*Information supplied*.

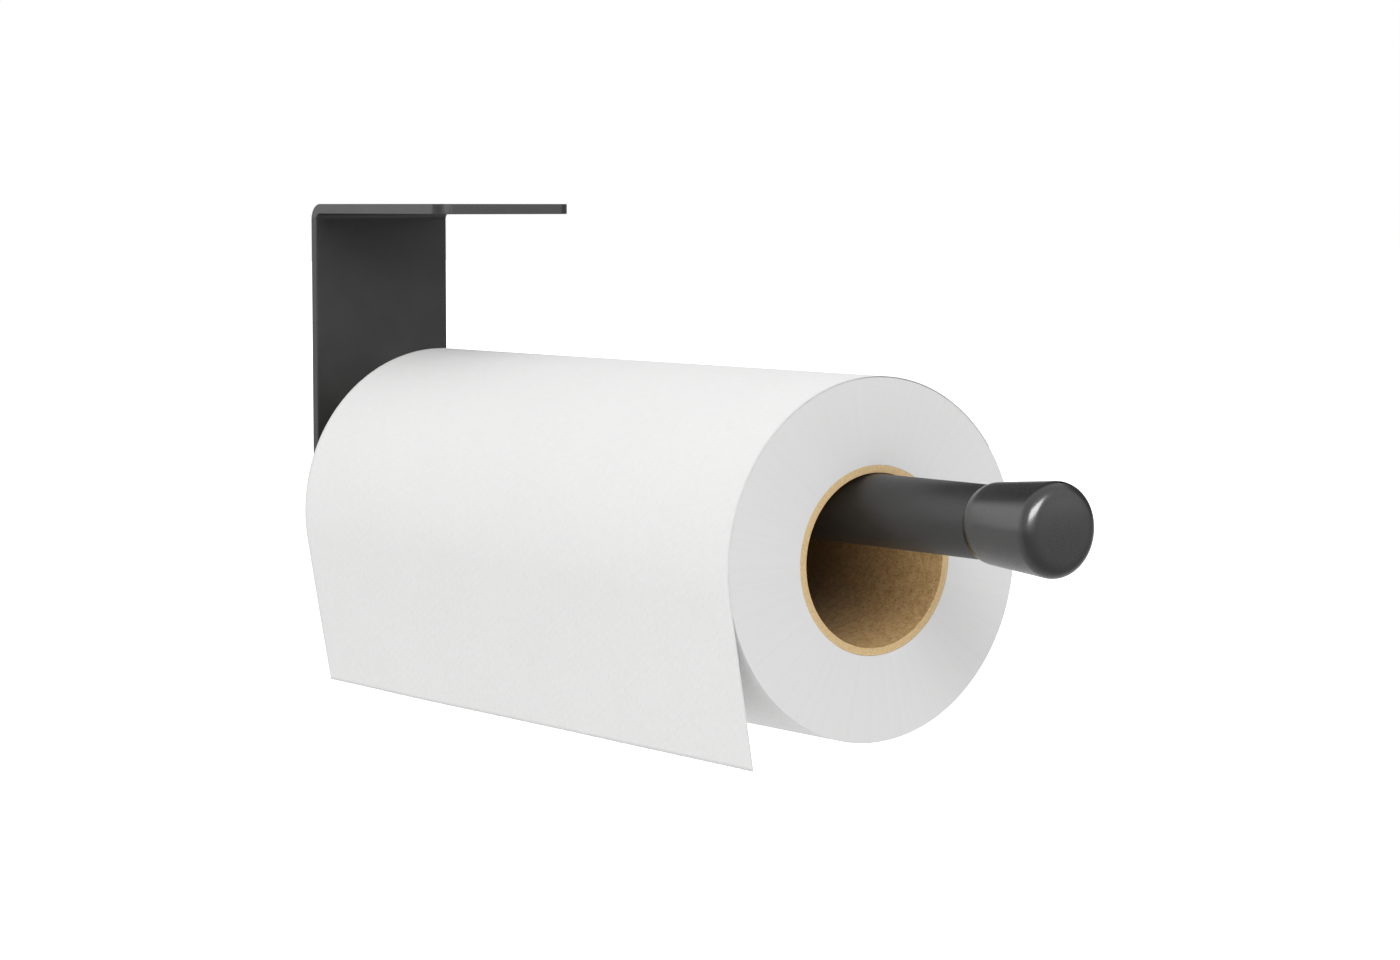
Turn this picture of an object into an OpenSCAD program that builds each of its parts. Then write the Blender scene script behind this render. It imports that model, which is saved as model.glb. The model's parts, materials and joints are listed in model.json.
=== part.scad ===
// Under-cabinet paper towel holder with its roll.
// A bent steel plate screws up under a shelf or cabinet. A tube stands out from it along +X and
// carries the roll, and a flared rubber cap on the tube's free end keeps the roll from creeping off.
// Origin: the centre of the flange's top face. +X runs along the tube to its free end, +Z is up,
// and the loose sheet hangs on the -Y side, which faces the user.

/* [Bracket] */
// Width of the bent plate, across the tube
plate_w = 63; // [50:1:75]
// Thickness of the steel plate
plate_t = 4; // [4:0.5:5]
// Length of the flange, from the strap's back face to its front edge
flange_len = 99; // [90:1:110]
// Height of the strap, from the flange's top face to its lower edge
strap_h = 140; // [135:1:150]
// Inside radius of the bend
bend_r = 2.5; // [2:0.5:4]
// Radius of the plate's corners, seen flat
corner_r = 6.5; // [3:0.5:10]

/* [Screw holes] */
// Diameter of the four holes for the cabinet screws
hole_d = 5.2; // [4:0.1:6]
// Diameter of their countersinks, on the flange's underside
sink_d = 10; // [8:0.5:11]
// Hole spacing along the tube
hole_gap_x = 50; // [40:1:60]
// Hole spacing across the tube
hole_gap_y = 36; // [30:1:40]

/* [Bar] */
// Outside diameter of the tube
bar_d = 25; // [22:0.5:26]
// Wall of the tube
bar_wall = 1.5; // [1:0.1:2]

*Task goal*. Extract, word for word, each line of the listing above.

*Complete answer*.
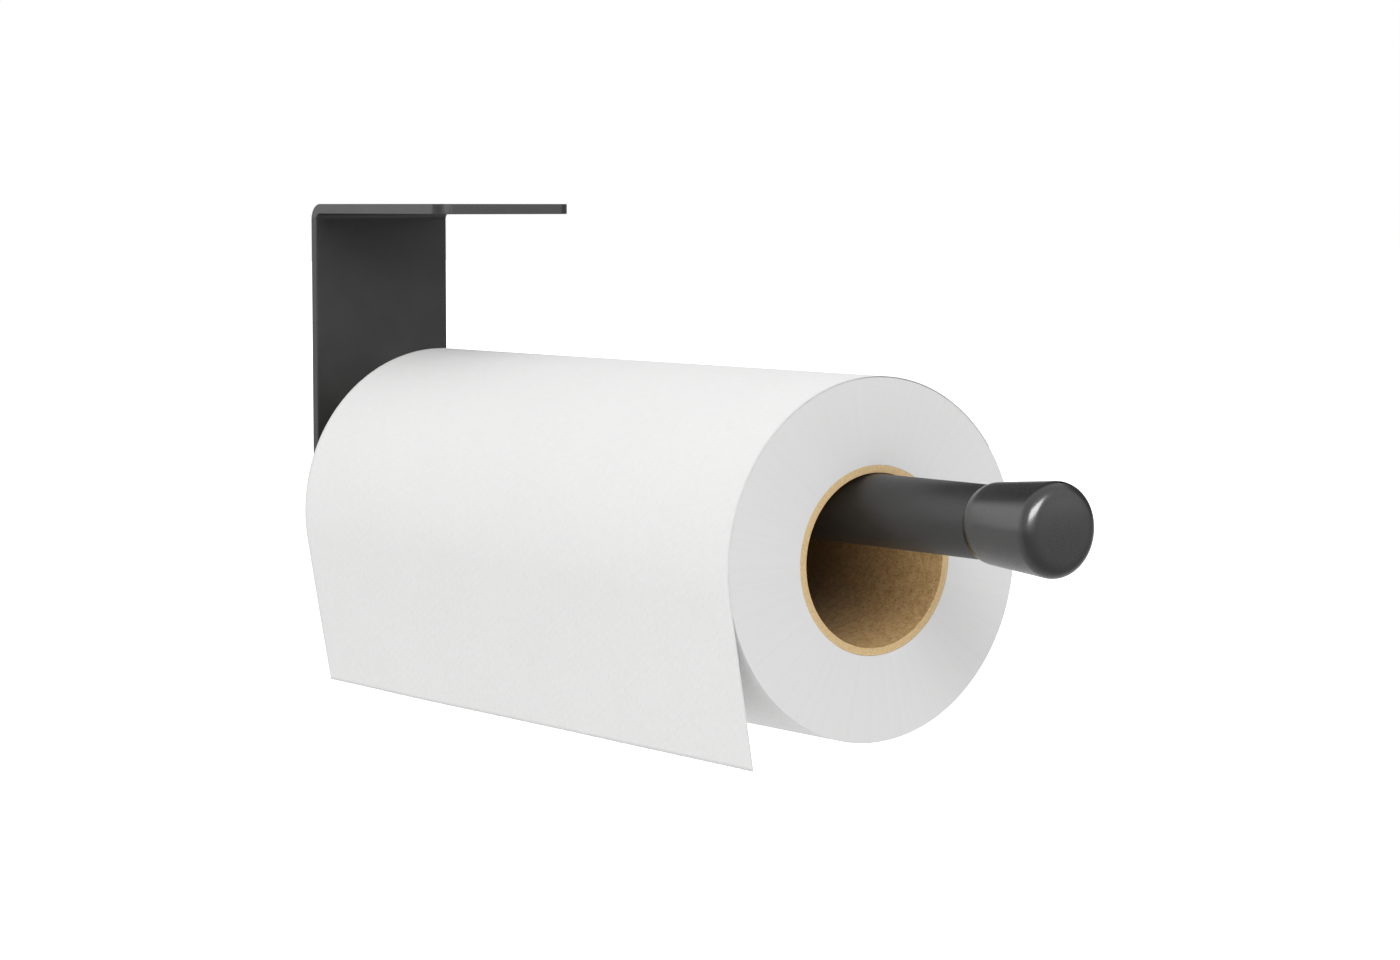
Turn this picture of an object into an OpenSCAD program that builds each of its parts. Then write the Blender scene script behind this render. It imports that model, which is saved as model.glb. The model's parts, materials and joints are listed in model.json.
=== part.scad ===
// Under-cabinet paper towel holder with its roll.
// A bent steel plate screws up under a shelf or cabinet. A tube stands out from it along +X and
// carries the roll, and a flared rubber cap on the tube's free end keeps the roll from creeping off.
// Origin: the centre of the flange's top face. +X runs along the tube to its free end, +Z is up,
// and the loose sheet hangs on the -Y side, which faces the user.

/* [Bracket] */
// Width of the bent plate, across the tube
plate_w = 63; // [50:1:75]
// Thickness of the steel plate
plate_t = 4; // [4:0.5:5]
// Length of the flange, from the strap's back face to its front edge
flange_len = 99; // [90:1:110]
// Height of the strap, from the flange's top face to its lower edge
strap_h = 140; // [135:1:150]
// Inside radius of the bend
bend_r = 2.5; // [2:0.5:4]
// Radius of the plate's corners, seen flat
corner_r = 6.5; // [3:0.5:10]

/* [Screw holes] */
// Diameter of the four holes for the cabinet screws
hole_d = 5.2; // [4:0.1:6]
// Diameter of their countersinks, on the flange's underside
sink_d = 10; // [8:0.5:11]
// Hole spacing along the tube
hole_gap_x = 50; // [40:1:60]
// Hole spacing across the tube
hole_gap_y = 36; // [30:1:40]

/* [Bar] */
// Outside diameter of the tube
bar_d = 25; // [22:0.5:26]
// Wall of the tube
bar_wall = 1.5; // [1:0.1:2]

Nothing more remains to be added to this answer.